Exposing Yourself to Positive Black Swans - phreeza
http://jdmoyer.com/2010/05/20/exposing-yourself-to-positive-black-swans/
======
Mz
It's actually from May 2010, so for all I know has been posted here before.
But I thought it was quite good. The story that goes with this section (below)
is particularly good but I just don't want to quote such a huge chunk of it.
If you want to read that much of it, check it out for yourself.

Excerpt:

 _Create/Invent Exactly What You Want

If you can envision something that doesn’t yet exist, something you have a
distinct need for, then you may be on to something. If you can create it —
whatever it is — and use it to positive effect (enjoyment, efficiency,
whatever) then you might have something that could really take off.

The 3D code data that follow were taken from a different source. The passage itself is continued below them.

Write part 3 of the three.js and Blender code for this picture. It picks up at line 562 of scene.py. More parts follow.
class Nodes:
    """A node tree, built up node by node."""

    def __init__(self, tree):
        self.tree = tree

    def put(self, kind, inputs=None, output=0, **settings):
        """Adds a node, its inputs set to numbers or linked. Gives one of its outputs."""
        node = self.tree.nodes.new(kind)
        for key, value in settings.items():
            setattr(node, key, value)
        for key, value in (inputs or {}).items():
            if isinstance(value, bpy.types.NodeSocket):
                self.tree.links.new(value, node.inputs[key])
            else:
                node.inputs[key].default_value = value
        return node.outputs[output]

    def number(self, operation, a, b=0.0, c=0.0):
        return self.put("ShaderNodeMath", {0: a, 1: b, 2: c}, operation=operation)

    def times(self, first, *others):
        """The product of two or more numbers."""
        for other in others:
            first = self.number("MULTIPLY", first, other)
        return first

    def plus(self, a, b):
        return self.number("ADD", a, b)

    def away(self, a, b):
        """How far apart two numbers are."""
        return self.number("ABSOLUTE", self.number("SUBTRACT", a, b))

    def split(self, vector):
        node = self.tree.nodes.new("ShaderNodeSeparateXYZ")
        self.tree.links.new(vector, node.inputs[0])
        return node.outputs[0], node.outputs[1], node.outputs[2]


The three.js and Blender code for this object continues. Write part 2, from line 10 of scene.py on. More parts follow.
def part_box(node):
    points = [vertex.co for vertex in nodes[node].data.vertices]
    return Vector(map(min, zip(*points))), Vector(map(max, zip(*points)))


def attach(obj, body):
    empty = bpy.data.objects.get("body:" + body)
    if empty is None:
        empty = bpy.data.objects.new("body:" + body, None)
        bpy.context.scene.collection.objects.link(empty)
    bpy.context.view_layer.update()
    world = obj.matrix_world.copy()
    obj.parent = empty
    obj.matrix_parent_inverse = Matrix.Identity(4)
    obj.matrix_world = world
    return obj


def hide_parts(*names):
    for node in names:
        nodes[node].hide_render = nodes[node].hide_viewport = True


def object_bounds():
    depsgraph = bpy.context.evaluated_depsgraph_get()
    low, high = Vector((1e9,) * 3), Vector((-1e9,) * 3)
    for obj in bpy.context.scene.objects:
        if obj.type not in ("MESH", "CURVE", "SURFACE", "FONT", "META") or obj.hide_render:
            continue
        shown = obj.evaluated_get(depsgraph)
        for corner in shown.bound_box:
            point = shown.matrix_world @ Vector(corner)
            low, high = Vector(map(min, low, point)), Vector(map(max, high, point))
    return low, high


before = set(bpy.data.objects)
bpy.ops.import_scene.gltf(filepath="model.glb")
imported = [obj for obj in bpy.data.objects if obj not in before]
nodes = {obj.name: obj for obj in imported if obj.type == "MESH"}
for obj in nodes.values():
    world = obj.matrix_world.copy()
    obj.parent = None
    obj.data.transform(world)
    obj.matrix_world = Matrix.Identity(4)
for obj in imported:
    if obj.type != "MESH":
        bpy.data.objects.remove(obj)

Paul Graham discusses how this idea relates to technology startups in this
essay, but there are ways to apply it beyond starting a company, or creating a
product or service. Following your own taste, rather than what you imagine
other people will like, is also the best way to proceed in artistic pursuits.
This might sound obvious, but most entrepreneurs and artists don’t apply this
principle. Instead, they pander to what they believe the public wants, or what
they believe will be a commercial success. This strategy might slightly
increase the odds of mild success in the short-term, but it will squash any
chance of wild, break-out success (black swan success). For that, you need to
invent (or create) for yourself._